The centerpiece of the auction is the last story Capote ever wrote, penned for Ms. Carson next to her pool the day before he died. He asked her, “What would you like for your birthday?”
“Truman,” she replied, “I just want you to write. If you’re writing, I’m happy.”
“Remembering Willa Cather” is a 14-page unfinished essay, written on a spiral-bound notebook, about his chance encounter and ensuing dinner with one of his literary heroes at the New York Society Library on a snowy day in the 1940s, when he was a teenager. The story appears, unedited, in the November issue of Vanity Fair, which paid Ms. Carson $10,000 for the publishing rights. Its auction value is estimated at between $20,000 and $30,000.

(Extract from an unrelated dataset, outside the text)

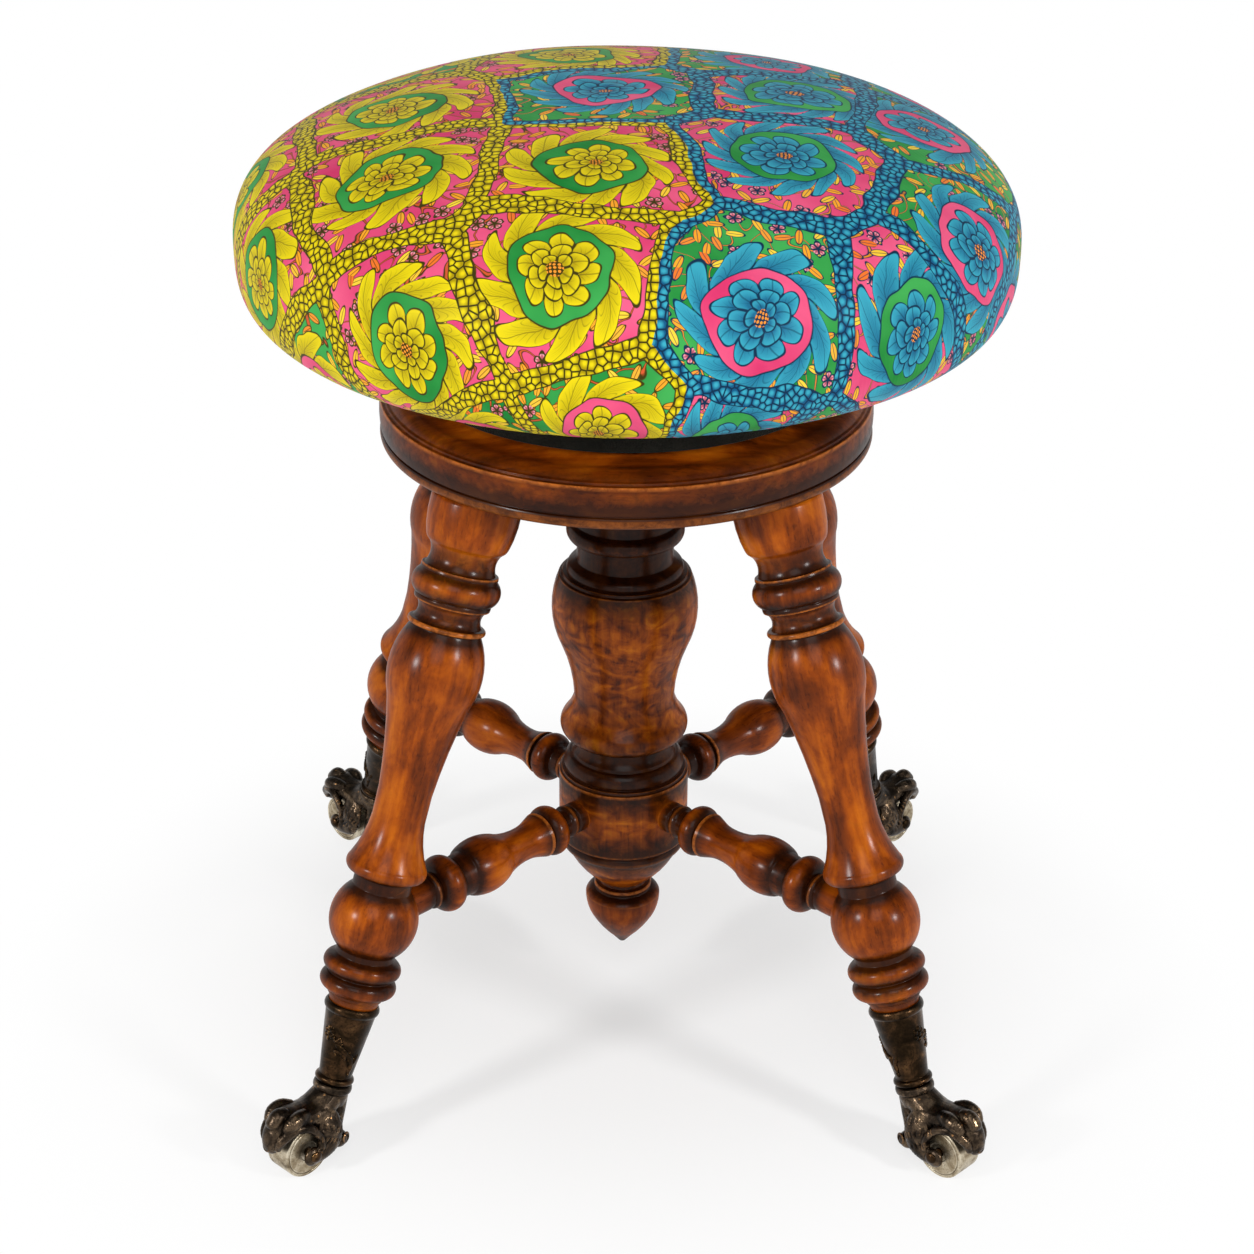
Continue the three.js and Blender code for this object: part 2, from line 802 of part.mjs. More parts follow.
// Stations in shares of the wheel's radius along X and Z and for the half heights, and of the
// side toes' distance from the middle along Y and for the half widths
const pawBackShares = [
  [-1.6, 0, 1.62, 0.58, 0.8],
  [-1.25, 0, 1.4, 0.58, 0.86],
  [-0.6, 0, 1.2, 0.5, 0.9],
  [0.1, 0, 1.32, 0.48, 0.9],
  [0.5, 0, 1.42, 0.5, 0.82],
  [0.85, 0, 1.4, 0.38, 0.56],
];
const frontToeShares = [
  [0.7, 0, 1.5, 0.42, 0.45],
  [1, 0, 1.33, 0.38, 0.42],
  [1.2, 0, 0.95, 0.33, 0.42],
  [1.2, 0, 0.58, 0.3, 0.4],
  [1.06, 0, 0.38, 0.14, 0.22],
];
const heelShares = [
  [-1.75, 0, 1.53, 0.5, 0.74],
  [-1.6, 0, 0.85, 0.44, 0.7],
  [-1.46, 0, 0.1, 0.34, 0.7],
  [-1.48, 0, -0.4, 0.36, 0.8],
  [-1.36, 0, -0.68, 0.18, 0.6],
];
const sideToeShares = [
  [-0.72, 0.5, 1.2, 0.55, 0.45],
  [-0.84, 0.92, 0.66, 0.6, 0.36],
  [-0.82, 1.02, 0.12, 0.42, 0.3],
  [-0.3, 1.03, -0.06, 0.33, 0.3],
  [0.26, 1.03, -0.06, 0.2, 0.26],
];
const knuckleShares = [
  [0, 0.43, 1.43, 0.28, 0.34],
  [0.33, 0.65, 1.52, 0.32, 0.4],
  [0.7, 0.65, 1.47, 0.31, 0.38],
  [0.93, 0.56, 1.2, 0.16, 0.2],
];

function pawGeometry() {
  const mirrored = (shares) => shares.map(([x, y, ...rest]) => [x, -y, ...rest]);
  const toes = [pawBackShares, frontToeShares, heelShares, sideToeShares, knuckleShares];
  const others = [sideToeShares, knuckleShares].map(mirrored);
  let body = [...toes, ...others].map(limb).reduce((whole, part) => whole.add(part));

  // The wheel's room, the axle's hole and the flats under its riveted ends
  const alongAxle = new THREE.Matrix4().makeRotationX(quarterTurn).toArray();
  const well = wheelWidth / 2 + wheelSideGap;
  const seat = toeMiddle + toeThickness / 2;
  const beyond = seat + pawDrop;
  body = body.subtract(solid(rod(wheelRadius + wheelWellGap, -well, well, wellSides)).transform(alongAxle));
  body = body.subtract(solid(rod(axleRadius + gap, -beyond, beyond, smallSides)).transform(alongAxle));
  const flat = solid(rod(axleHeadRadius + gap, seat, beyond, smallSides));
  body = body.subtract(flat.transform(alongAxle));
  body = body.subtract(flat.transform(new THREE.Matrix4().makeRotationX(-quarterTurn).toArray()));

  // The collar under the ferrule, and the spigot inside it
  const collarPlace = new THREE.Matrix4().makeRotationY(-legSplay).setPosition(-pawReach, 0, pawDrop);
  const ferruleRoom = solid(rod(2 * pawCollarRadius, -gap, pawDrop, legSides));
  body = body.subtract(ferruleRoom.transform(collarPlace.toArray()));
  const profile = corners([
    [0, -2 * pawCollarHeight],
    [pawCollarRadius - pawCollarHeight / 2, -2 * pawCollarHeight],
    [pawCollarRadius, -pawCollarHeight],
    [pawCollarRadius, -gap - pawCollarHeight / 4],
    [pawCollarRadius - pawCollarHeight / 4, -gap],
    [spigotRadius, -gap],
    [spigotRadius, spigotLength],
    [0, spigotLength],
  ]);
  const collar = solid(turned(profile, legSides)).subtract(ferruleScrewHole(0));
  return geometryOf(body.add(collar.transform(collarPlace.toArray())));
}

// The stool

const stool = new THREE.Group();

const frame = new THREE.Group();
frame.add(
  mesh("base_plate", plateGeometry(), walnut),
  mesh("column", columnGeometry(), burl),
  mesh("finial", finialGeometry(), walnut),
  mesh("spindle_nut", nutGeometry(), oldIron),
);
nutScrewPlaces().forEach(([x, y], i) => {
  const screw = mesh(`nut_screw_${i + 1}`, screwGeometry(woodScrewRadius, woodScrewLength), oldIron);
  screw.position.set(x, y, plateTop - gap);
  frame.add(screw);
});
stool.add(frame);

const legs = legGeometry();
const stretchers = stretcherGeometry();
const ferrules = ferruleGeometry();
const ferruleScrews = ferruleScrewGeometry();
const paws = pawGeometry();
const wheels = wheelGeometry();
const axles = axleGeometry();

for (let i = 0; i < cornerCount; i++) {
  const corner = new THREE.Group();
  corner.rotation.z = cornerAngle(i);
  const name = cornerNames[i];
  corner.add(mesh(`leg_${name}`, legs, walnut), mesh(`stretcher_${name}`, stretchers, walnut));

  const ferrule = new THREE.Group();
  ferrule.position.set(
    legCircle + ferruleTop * Math.sin(legSplay),
    0,
    plateBottom - ferruleTop * Math.cos(legSplay),
  );
  ferrule.rotation.y = -legSplay;
  ferrule.add(
    mesh(`ferrule_${name}`, ferrules, bronze),
    mesh(`ferrule_screw_${name}`, ferruleScrews, bronze),
  );
  corner.add(ferrule);

  const foot = new THREE.Group();
  foot.position.set(wheelCircle, 0, axleHeight);
  foot.add(
    mesh(`paw_${name}`, paws, blackIron),
    mesh(`wheel_${name}`, wheels, paleSteel),
    mesh(`axle_${name}`, axles, bronze),
  );
  corner.add(foot);
  stool.add(corner);
}

const seat = new THREE.Group();
seat.add(
  mesh("thrust_washer", washerGeometry(), oldIron),
  mesh("spindle", spindleGeometry(), oldIron),
  mesh("spindle_pin", crossPinGeometry(), oldIron),
  mesh("seat_spider", spiderGeometry(), blackIron),
  mesh("seat_block", blockGeometry(), rawWood),
  mesh("block_cloth", blockClothGeometry(), blackCloth),
  mesh("seat_board", rod(boardRadius, boardBottom, boardTop, cushionSides), rawWood),
  mesh("seat_padding", foamGeometry(), wadding),
  mesh("seat_cover", coverGeometry(), printedCloth),
);
spiderScrewPlaces().forEach(([x, y], i) => {
  const screw = mesh(`spider_screw_${i + 1}`, screwGeometry(woodScrewRadius, woodScrewLength), oldIron);
  screw.rotation.x = Math.PI;
  screw.position.set(x, y, blockBottom + gap);
  seat.add(screw);
});
stool.add(seat);

export default stool;
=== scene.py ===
import math

import bpy
import numpy as np
from mathutils import Matrix, Vector


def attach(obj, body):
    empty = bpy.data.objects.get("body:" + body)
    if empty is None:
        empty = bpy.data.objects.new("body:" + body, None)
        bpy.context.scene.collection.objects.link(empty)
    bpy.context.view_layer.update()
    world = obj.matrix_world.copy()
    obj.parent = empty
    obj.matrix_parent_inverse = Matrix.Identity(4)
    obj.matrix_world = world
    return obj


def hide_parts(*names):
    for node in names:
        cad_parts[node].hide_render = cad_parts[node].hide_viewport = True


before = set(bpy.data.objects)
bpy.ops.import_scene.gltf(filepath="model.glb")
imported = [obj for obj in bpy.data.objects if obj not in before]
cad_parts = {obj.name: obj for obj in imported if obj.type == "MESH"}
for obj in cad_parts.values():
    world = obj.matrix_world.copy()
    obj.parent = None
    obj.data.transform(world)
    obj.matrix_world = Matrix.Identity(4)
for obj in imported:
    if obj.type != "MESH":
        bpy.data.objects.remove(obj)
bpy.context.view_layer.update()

MM = 0.001
DEGREE = math.pi / 180
CORNERS = {"back_left": 135, "front_left": 225, "front_right": 315, "back_right": 45}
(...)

“All the critics said that he couldn’t write and that it was all over and that he had destroyed his talent,” Ms. Carson said, alluding both to Capote’s well-known substance abuse and to “Answered Prayers,” the much-hyped-but-never-finished novel that was excerpted in Esquire and proved his social undoing. “And that’s why this last manuscript of his is so important.”
Another item features Capote’s extensive edits on a never-published 38-page essay by Ms. Carson about meeting and falling in love with her future husband in New York City in 1960. She recounts being introduced to Johnny Carson in New York by her father, who had come on a business trip to visit his daughter, a struggling model, and was introduced by a mutual acquaintance to Carson, then the host of “Who Do You Trust?”
The typed prose is workmanlike, but there are extensive, and truly inspired, edits by Capote. It seems clear (and Ms. Carson confirmed) that he made up dialogue and some details, but preserved her feelings and the essential truth of the piece. (There is a very funny scene in which, on one of their first dates, she attempts to weigh a roast beef on her bathroom scale, and Carson unexpectedly walks in. “I think I’ll just make myself another drink,” he deadpans.)
In addition to knickknacks such as embroidered pillows, pens, and many Baccarat decanters, there are Polaroid photos, some taken by Ms. Carson, of Capote cavorting in her pool after a face-lift and 80-pound weight loss at a Florida spa. (He gained it all back, she said with a sigh.) There are six collage boxes made by Capote out of snakebite kits, a hobby Ms. Carson thinks evolved from his fascination and fear that began when he was bitten by a snake as a child.
Among Capote’s possessions that will be on the block: the baby blanket made by his aunt Sook, who raised him, the Courrèges jacket he wore to Studio 54, the tuxedo he wore to his famous Black and White Ball, his dancing slippers, and little notes he would leave around the house, including one delicious missive that simply reads, “I am a genius (sic).”
“Truman never could spell that word,” Ms. Carson said.